* **Problem description**:
Each line should be copied exactly.

* **Raw data**:
□ □ □ □

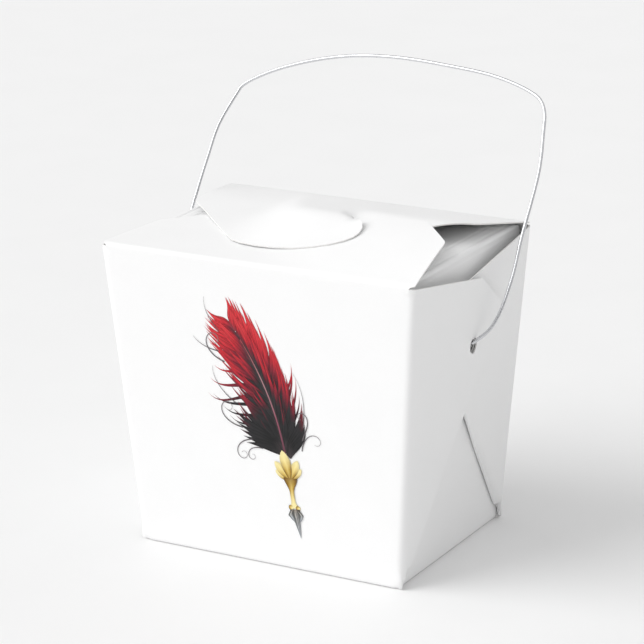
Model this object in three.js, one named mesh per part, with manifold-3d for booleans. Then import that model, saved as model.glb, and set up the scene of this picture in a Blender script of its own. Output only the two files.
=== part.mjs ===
// A small folded-paper favour box (an oyster pail) with a wire bail handle.
// Millimetres. +Z up, the printed wall faces -Y, +X to the right of it.
// The origin is the centre of the base, on the surface that the box stands on.
import * as THREE from 'three';
import { mergeVertices } from 'three/addons/utils/BufferGeometryUtils.js';
import Module from 'manifold-3d';

const wasm = await Module();
wasm.setup();

// ---- driving dimensions ------------------------------------------------------------------
const BASE_WIDTH = 86.4;          // base, along X
const BASE_DEPTH = 63.1;          // base, along Y
const MOUTH_WIDTH = 101.6;        // mouth, along X, over the corner webs
const MOUTH_DEPTH = 72.4;         // mouth, along Y
const WALL_HEIGHT = 90.3;         // upright height of the walls
const PAPER = 0.4;                // thickness of the board
const GAP = 0.3;                  // clearance between sheets that lie on each other

const WEB_FOLD_LEAN = 34.5;       // lean of a web's folded edge from upright, degrees
const WEB_TIP_DROP = 18.7;        // a web's free corner, below the mouth
const WEB_SHOULDER_REACH = 38;    // how far a web's upper edge runs before its chamfer
const WEB_SHOULDER_DROP = 7;      // how much that edge drops over its run
const SIDE_TOP_INSET = 3.5;       // how far a narrow wall's top stands inside the mouth
const SIDE_TOP_DROP = 0.6;        // how far a narrow wall's top lies below the mouth

const HOLE_RISE = 64.3;           // height of the handle holes
const HOLE_WIDTH = 3.2;           // handle hole, along Y
const HOLE_HEIGHT = 4.4;          // handle hole, along Z

const FRONT_FLAP_LENGTH = 37.5;   // crease to free edge
const FRONT_FLAP_SLOPE = 7.5;     // rise of the closed flap, degrees
const FRONT_FLAP_SHOULDER = 25.5; // crease to the corner where its chamfer starts
const BACK_FLAP_SHOULDER = 27;    // crease to the corner where its chamfer starts
const TONGUE_SETBACK = 9.4;       // tip of the tongue to the front crease
const BEND_SETBACK = 3.1;         // the back flap bends this far past the front flap's free edge
const LID_CLEARANCE = 0.8;        // the back flap over the front flap's free edge
const TONGUE_CLEARANCE = 1.3;     // the tip of the tongue over the front flap
const TONGUE_HALF_WIDTH = 15;     // half of the tongue where its rounded tip starts
const TONGUE_ROUNDING = 9;        // length of the rounded tip
const SHOULDER_TAPER = 4;         // how much a lid flap narrows, each side, up to its corner

const DUST_FLAP_LENGTH = 30;      // crease to free edge
const DUST_FLAP_DIP = 15;         // dip of the folded-in flap, degrees
const DUST_FLAP_TAPER = 15;       // how much it narrows, each side

const WIRE_DIAMETER = 1.0;
const HANDLE_LEAN = 36;           // lean of the handle towards the back wall, degrees
const HANDLE_CLEARANCE = 4.1;     // centre line of a leg to the side of the mouth
const HANDLE_REACH = 83.5;        // hole axis to the highest point of the handle
const LEG_START = 1.3;            // centre line of a leg to the web, where it leaves the hole
const HOOK_LENGTH = 5;            // the bent end inside the box
const HOOK_INSET = 2.4;           // hook's centre line to the wall's inner face
// Each bend of the handle, from its leg to its crown, as [inset from the leg, drop from the crown].
// The wire is bent by hand, so its left bend is lower and rounder than its right one.
const RIGHT_BEND = [[0, 30], [1.9, 18.5], [3.3, 12.2], [5.7, 8.5], [10, 6.1], [21.9, 2.7], [37.9, 0.9]];
const LEFT_BEND = [[0.9, 38.5], [1.6, 27.5], [4, 17.3], [6.3, 14.3], [12.7, 9.7], [25.4, 4.4], [39.9, 1]];

const WIRE_SIDES = 8;
const WIRE_STEPS = 120;
const ARC_STEPS = 12;             // segments of a rounded outline

// ---- derived places ----------------------------------------------------------------------
const LAYER = PAPER + GAP;
const baseX = BASE_WIDTH / 2;
const baseY = BASE_DEPTH / 2;
const mouthX = MOUTH_WIDTH / 2;
const mouthY = MOUTH_DEPTH / 2;
const rad = THREE.MathUtils.degToRad;
const flareX = (mouthX - baseX) / WALL_HEIGHT;
const flareY = (mouthY - baseY) / WALL_HEIGHT;
const webEdgeX = (z) => baseX + flareX * z;      // outer face of the webs' plane
const wallEdgeY = (z) => baseY + flareY * z;     // outer face of the wide walls
const sideStart = baseX - 2 * LAYER;             // outer face of a narrow wall at the base
const sideTopRise = WALL_HEIGHT - SIDE_TOP_DROP;
const sideFlare = (webEdgeX(sideTopRise) - SIDE_TOP_INSET - sideStart) / sideTopRise;
const sideFace = (z) => sideStart + sideFlare * z;
const hingeRise = WALL_HEIGHT + GAP;
const foldReach = Math.tan(rad(WEB_FOLD_LEAN));
const foldCrossRise = baseY / foldReach;         // where the folded edges of two webs cross
const webTipRise = WALL_HEIGHT - WEB_TIP_DROP;

// ---- materials ---------------------------------------------------------------------------
const paperMaterial = () => new THREE.MeshStandardMaterial({
  color: 0xfafafa, roughness: 0.55, metalness: 0,
});
const wireMaterial = () => new THREE.MeshStandardMaterial({
  color: 0xc4c8cf, roughness: 0.25, metalness: 1,
});

const box = new THREE.Group();

function addPiece(name, geometry, material = paperMaterial()) {
  const mesh = new THREE.Mesh(geometry, material);
  mesh.name = name;
  box.add(mesh);
  return mesh;
}

// ---- sheet helpers -----------------------------------------------------------------------
// A flat sheet of board. Its outline is given in (u, v), its thickness lies along w, and
// lift(u, v) says how far its first face stands along w. toWorld turns (u, v, w) into (x, y, z).
function sheet(outline, lift, toWorld, hole = null) {
  const shape = new THREE.Shape(outline.map(([u, v]) => new THREE.Vector2(u, v)));
  if (hole) {
    const rim = new THREE.Path();
    rim.absellipse(hole.u, hole.v, hole.width / 2, hole.height / 2, 0, 2 * Math.PI, true, 0);
    shape.holes.push(rim);
  }
  const geometry = new THREE.ExtrudeGeometry(shape, {
    depth: PAPER, bevelEnabled: false, curveSegments: ARC_STEPS,
  });
  const position = geometry.attributes.position;
  for (let i = 0; i < position.count; i += 1) {
    const u = position.getX(i);
    const v = position.getY(i);
    const w = position.getZ(i) + lift(u, v);
    const point = toWorld(u, v, w);
    position.setXYZ(i, point[0], point[1], point[2]);
  }
  return facingOut(geometry);
}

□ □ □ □

* **Full solution**:
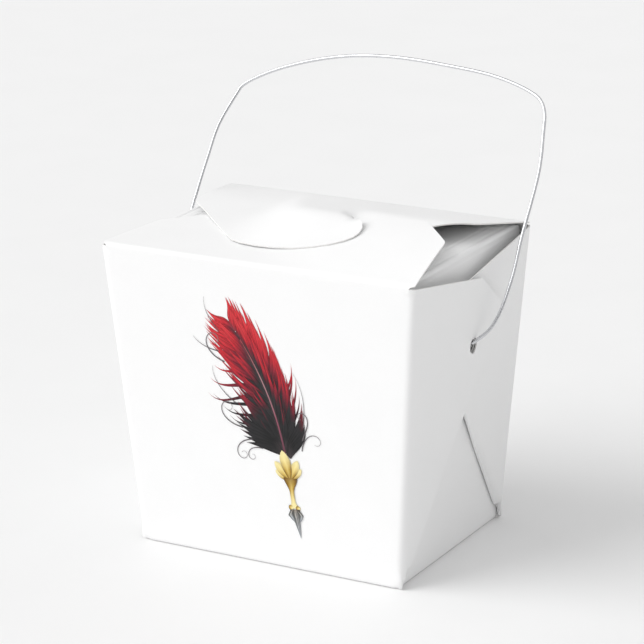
Model this object in three.js, one named mesh per part, with manifold-3d for booleans. Then import that model, saved as model.glb, and set up the scene of this picture in a Blender script of its own. Output only the two files.
=== part.mjs ===
// A small folded-paper favour box (an oyster pail) with a wire bail handle.
// Millimetres. +Z up, the printed wall faces -Y, +X to the right of it.
// The origin is the centre of the base, on the surface that the box stands on.
import * as THREE from 'three';
import { mergeVertices } from 'three/addons/utils/BufferGeometryUtils.js';
import Module from 'manifold-3d';

const wasm = await Module();
wasm.setup();

// ---- driving dimensions ------------------------------------------------------------------
const BASE_WIDTH = 86.4;          // base, along X
const BASE_DEPTH = 63.1;          // base, along Y
const MOUTH_WIDTH = 101.6;        // mouth, along X, over the corner webs
const MOUTH_DEPTH = 72.4;         // mouth, along Y
const WALL_HEIGHT = 90.3;         // upright height of the walls
const PAPER = 0.4;                // thickness of the board
const GAP = 0.3;                  // clearance between sheets that lie on each other

const WEB_FOLD_LEAN = 34.5;       // lean of a web's folded edge from upright, degrees
const WEB_TIP_DROP = 18.7;        // a web's free corner, below the mouth
const WEB_SHOULDER_REACH = 38;    // how far a web's upper edge runs before its chamfer
const WEB_SHOULDER_DROP = 7;      // how much that edge drops over its run
const SIDE_TOP_INSET = 3.5;       // how far a narrow wall's top stands inside the mouth
const SIDE_TOP_DROP = 0.6;        // how far a narrow wall's top lies below the mouth

const HOLE_RISE = 64.3;           // height of the handle holes
const HOLE_WIDTH = 3.2;           // handle hole, along Y
const HOLE_HEIGHT = 4.4;          // handle hole, along Z

const FRONT_FLAP_LENGTH = 37.5;   // crease to free edge
const FRONT_FLAP_SLOPE = 7.5;     // rise of the closed flap, degrees
const FRONT_FLAP_SHOULDER = 25.5; // crease to the corner where its chamfer starts
const BACK_FLAP_SHOULDER = 27;    // crease to the corner where its chamfer starts
const TONGUE_SETBACK = 9.4;       // tip of the tongue to the front crease
const BEND_SETBACK = 3.1;         // the back flap bends this far past the front flap's free edge
const LID_CLEARANCE = 0.8;        // the back flap over the front flap's free edge
const TONGUE_CLEARANCE = 1.3;     // the tip of the tongue over the front flap
const TONGUE_HALF_WIDTH = 15;     // half of the tongue where its rounded tip starts
const TONGUE_ROUNDING = 9;        // length of the rounded tip
const SHOULDER_TAPER = 4;         // how much a lid flap narrows, each side, up to its corner

const DUST_FLAP_LENGTH = 30;      // crease to free edge
const DUST_FLAP_DIP = 15;         // dip of the folded-in flap, degrees
const DUST_FLAP_TAPER = 15;       // how much it narrows, each side

const WIRE_DIAMETER = 1.0;
const HANDLE_LEAN = 36;           // lean of the handle towards the back wall, degrees
const HANDLE_CLEARANCE = 4.1;     // centre line of a leg to the side of the mouth
const HANDLE_REACH = 83.5;        // hole axis to the highest point of the handle
const LEG_START = 1.3;            // centre line of a leg to the web, where it leaves the hole
const HOOK_LENGTH = 5;            // the bent end inside the box
const HOOK_INSET = 2.4;           // hook's centre line to the wall's inner face
// Each bend of the handle, from its leg to its crown, as [inset from the leg, drop from the crown].
// The wire is bent by hand, so its left bend is lower and rounder than its right one.
const RIGHT_BEND = [[0, 30], [1.9, 18.5], [3.3, 12.2], [5.7, 8.5], [10, 6.1], [21.9, 2.7], [37.9, 0.9]];
const LEFT_BEND = [[0.9, 38.5], [1.6, 27.5], [4, 17.3], [6.3, 14.3], [12.7, 9.7], [25.4, 4.4], [39.9, 1]];

const WIRE_SIDES = 8;
const WIRE_STEPS = 120;
const ARC_STEPS = 12;             // segments of a rounded outline

// ---- derived places ----------------------------------------------------------------------
const LAYER = PAPER + GAP;
const baseX = BASE_WIDTH / 2;
const baseY = BASE_DEPTH / 2;
const mouthX = MOUTH_WIDTH / 2;
const mouthY = MOUTH_DEPTH / 2;
const rad = THREE.MathUtils.degToRad;
const flareX = (mouthX - baseX) / WALL_HEIGHT;
const flareY = (mouthY - baseY) / WALL_HEIGHT;
const webEdgeX = (z) => baseX + flareX * z;      // outer face of the webs' plane
const wallEdgeY = (z) => baseY + flareY * z;     // outer face of the wide walls
const sideStart = baseX - 2 * LAYER;             // outer face of a narrow wall at the base
const sideTopRise = WALL_HEIGHT - SIDE_TOP_DROP;
const sideFlare = (webEdgeX(sideTopRise) - SIDE_TOP_INSET - sideStart) / sideTopRise;
const sideFace = (z) => sideStart + sideFlare * z;
const hingeRise = WALL_HEIGHT + GAP;
const foldReach = Math.tan(rad(WEB_FOLD_LEAN));
const foldCrossRise = baseY / foldReach;         // where the folded edges of two webs cross
const webTipRise = WALL_HEIGHT - WEB_TIP_DROP;

// ---- materials ---------------------------------------------------------------------------
const paperMaterial = () => new THREE.MeshStandardMaterial({
  color: 0xfafafa, roughness: 0.55, metalness: 0,
});
const wireMaterial = () => new THREE.MeshStandardMaterial({
  color: 0xc4c8cf, roughness: 0.25, metalness: 1,
});

const box = new THREE.Group();

function addPiece(name, geometry, material = paperMaterial()) {
  const mesh = new THREE.Mesh(geometry, material);
  mesh.name = name;
  box.add(mesh);
  return mesh;
}

// ---- sheet helpers -----------------------------------------------------------------------
// A flat sheet of board. Its outline is given in (u, v), its thickness lies along w, and
// lift(u, v) says how far its first face stands along w. toWorld turns (u, v, w) into (x, y, z).
function sheet(outline, lift, toWorld, hole = null) {
  const shape = new THREE.Shape(outline.map(([u, v]) => new THREE.Vector2(u, v)));
  if (hole) {
    const rim = new THREE.Path();
    rim.absellipse(hole.u, hole.v, hole.width / 2, hole.height / 2, 0, 2 * Math.PI, true, 0);
    shape.holes.push(rim);
  }
  const geometry = new THREE.ExtrudeGeometry(shape, {
    depth: PAPER, bevelEnabled: false, curveSegments: ARC_STEPS,
  });
  const position = geometry.attributes.position;
  for (let i = 0; i < position.count; i += 1) {
    const u = position.getX(i);
    const v = position.getY(i);
    const w = position.getZ(i) + lift(u, v);
    const point = toWorld(u, v, w);
    position.setXYZ(i, point[0], point[1], point[2]);
  }
  return facingOut(geometry);
}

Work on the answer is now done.